Strengthening the legal structure and enforcement of labor provisions was also reportedly a priority for the administration during the renegotiation of the North American Free Trade Agreement (“NAFTA”). Although issues with enforceability continue to exist in the final text of the United States-Mexico-Canada Agreement (“USMCA”), Article 23.6 of the USMCA obligates each country to prohibit the import of goods produced through forced or compulsory labor.
Recently, there have been reports that the USTR is considering opening an investigation into China’s labor practices pursuant to Section 301 of the Trade Act of 1974. Section 301(d)(B)(iii) specifically defines “unreasonable” trade practices that warrant U.S. government action to include a broad range of labor violations, covering not just forced labor, but also the denial of workers’ rights of association and collective bargaining, as well as the failure to provide standards for minimum wages, hours of work, and occupational safety and health of workers.

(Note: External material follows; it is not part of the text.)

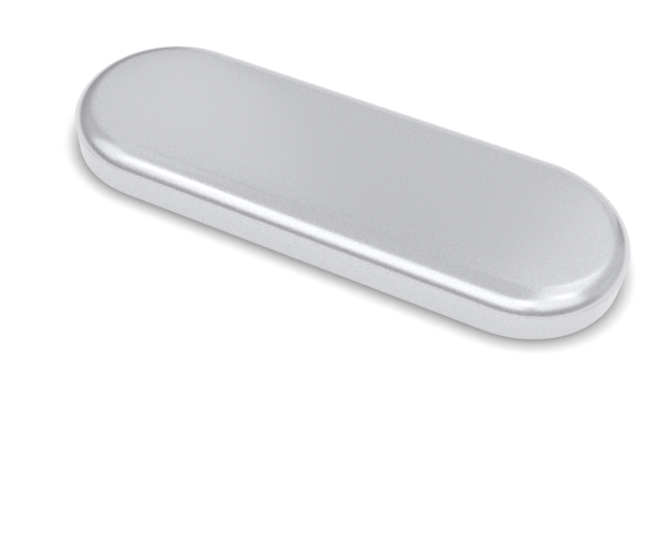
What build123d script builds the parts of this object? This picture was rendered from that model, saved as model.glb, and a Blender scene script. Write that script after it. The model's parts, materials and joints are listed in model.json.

This subsection has never been invoked by the U.S. government. However, given the wide-spread labor abuses in China, which have been well-documented by both official and unofficial sources, the USTR’s action can have considerable impact on Chinese importers and U.S. industries that rely on Chinese inputs, and help level the playing field for other U.S. producers. As Section 301 is not country-specific, the USTR’s investigations on China might also have broad implications for other foreign countries that rely on exploiting workers to produce cheap merchandise for export.
Whether these actions taken by the Trump administration signify meaningful, systematic policy shifts on approach to labor issues in international trade remains to be seen. In the meantime, the administration has demonstrated that there are a number of mechanisms available for the U.S. government and U.S. industries to utilize in addressing the unfair advantage foreign producers enjoy by exploiting workers.